▶ _Your objective_: Quote, without change, all of the lines that follow.

▶ _Supplied material_:
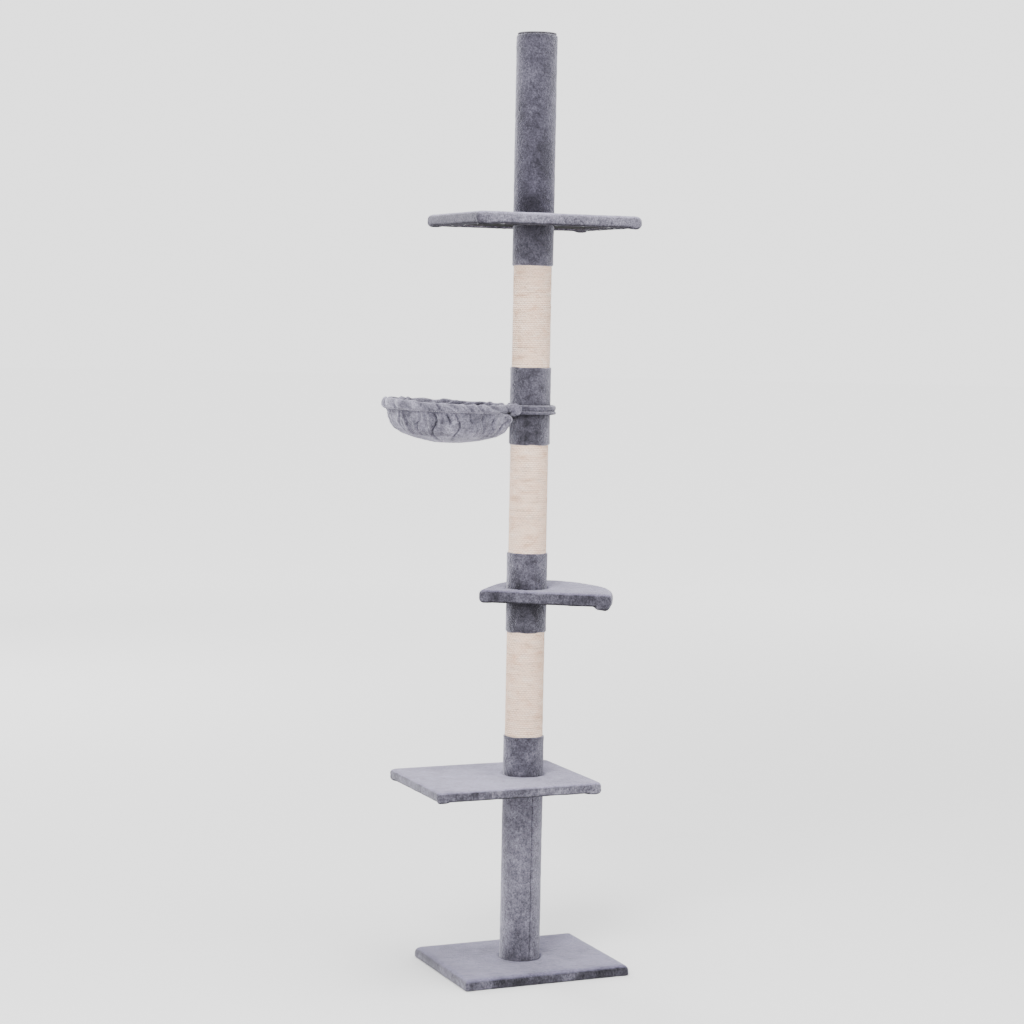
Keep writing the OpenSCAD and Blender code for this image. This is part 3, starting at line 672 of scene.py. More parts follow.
    # inner top, the same grid over the board
    ib = base
    V.append(np.c_[board_g, np.full(len(board_g), z_b1 + 0.1)])
    base += len(board_g)
    join(prev, ib + L)
    F.append((q[keep] + ib)[:, ::-1])
    VV = np.vstack(V)
    if hole:
        used = np.zeros(nu * nv, int)
        cnt = {}
        for f in q[keep]:
            for a, b in ((f[0], f[1]), (f[1], f[2]), (f[2], f[3]), (f[3], f[0])):
                cnt[(int(a), int(b))] = 1
        bound = [(a, b) for (a, b) in cnt if (b, a) not in cnt]
        rimset = set(int(x) for x in L)
        hb = [(a, b) for a, b in bound if not (a in rimset and b in rimset)]
        for a in set(x for e in hb for x in e):
            p = VV[a, :2]
            rr = np.hypot(*p) + 1e-9
            VV[a, :2] = p / rr * hole
            VV[ib + a, :2] = p / rr * hole
        F.append(np.array([[b, a, ib + a, ib + b] for a, b in hb]))
    quads = np.vstack(F)
    loose = np.setdiff1d(np.arange(len(VV)), np.unique(quads))
    if len(loose):
        remap = -np.ones(len(VV), int)
        keepv = np.setdiff1d(np.arange(len(VV)), loose)
        remap[keepv] = np.arange(len(keepv))
        VV, quads = VV[keepv], remap[quads]
    o = make(name, VV, quads, {"base": M_BASE, "platform1": M_PLATE, "half": M_PLATE2, "platform3": M_PLATE3}[kind], body, nodes)
    return o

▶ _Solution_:
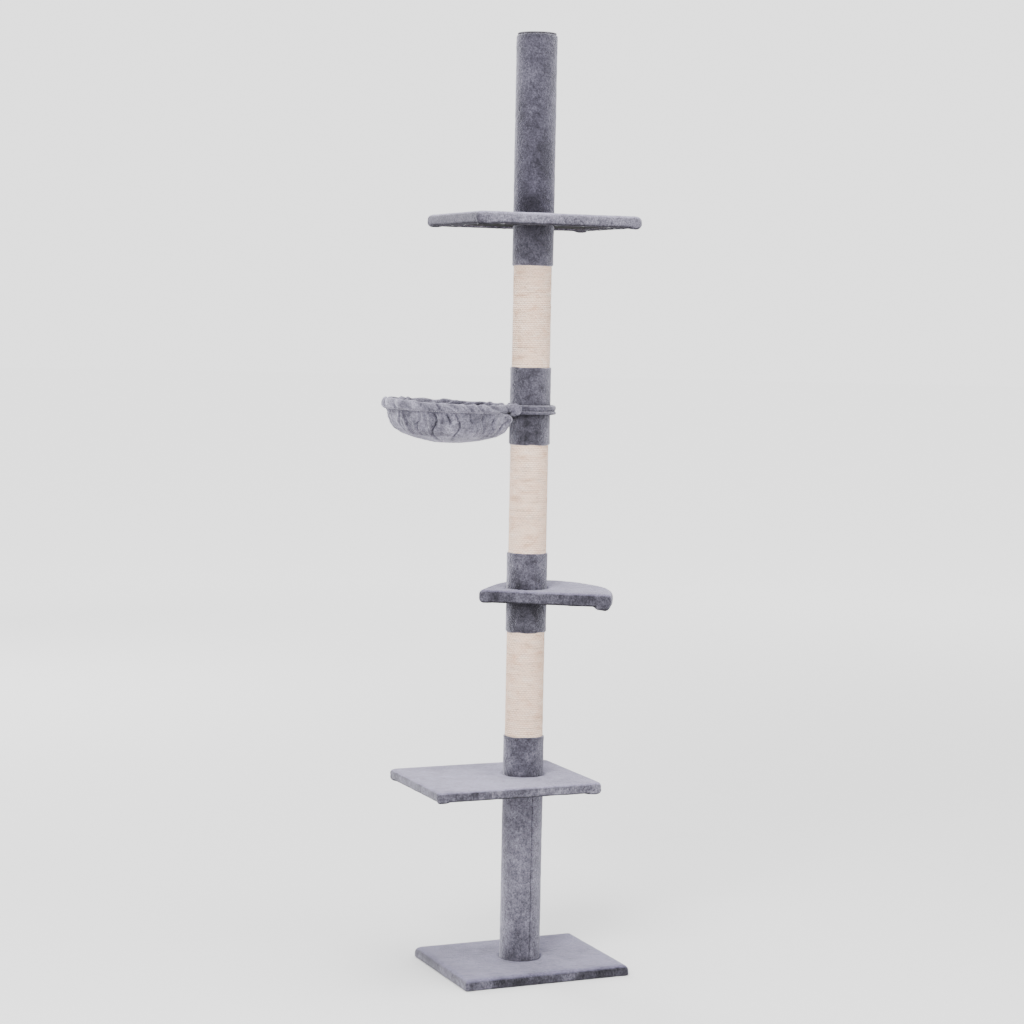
Keep writing the OpenSCAD and Blender code for this image. This is part 3, starting at line 672 of scene.py. More parts follow.
    # inner top, the same grid over the board
    ib = base
    V.append(np.c_[board_g, np.full(len(board_g), z_b1 + 0.1)])
    base += len(board_g)
    join(prev, ib + L)
    F.append((q[keep] + ib)[:, ::-1])
    VV = np.vstack(V)
    if hole:
        used = np.zeros(nu * nv, int)
        cnt = {}
        for f in q[keep]:
            for a, b in ((f[0], f[1]), (f[1], f[2]), (f[2], f[3]), (f[3], f[0])):
                cnt[(int(a), int(b))] = 1
        bound = [(a, b) for (a, b) in cnt if (b, a) not in cnt]
        rimset = set(int(x) for x in L)
        hb = [(a, b) for a, b in bound if not (a in rimset and b in rimset)]
        for a in set(x for e in hb for x in e):
            p = VV[a, :2]
            rr = np.hypot(*p) + 1e-9
            VV[a, :2] = p / rr * hole
            VV[ib + a, :2] = p / rr * hole
        F.append(np.array([[b, a, ib + a, ib + b] for a, b in hb]))
    quads = np.vstack(F)
    loose = np.setdiff1d(np.arange(len(VV)), np.unique(quads))
    if len(loose):
        remap = -np.ones(len(VV), int)
        keepv = np.setdiff1d(np.arange(len(VV)), loose)
        remap[keepv] = np.arange(len(keepv))
        VV, quads = VV[keepv], remap[quads]
    o = make(name, VV, quads, {"base": M_BASE, "platform1": M_PLATE, "half": M_PLATE2, "platform3": M_PLATE3}[kind], body, nodes)
    return o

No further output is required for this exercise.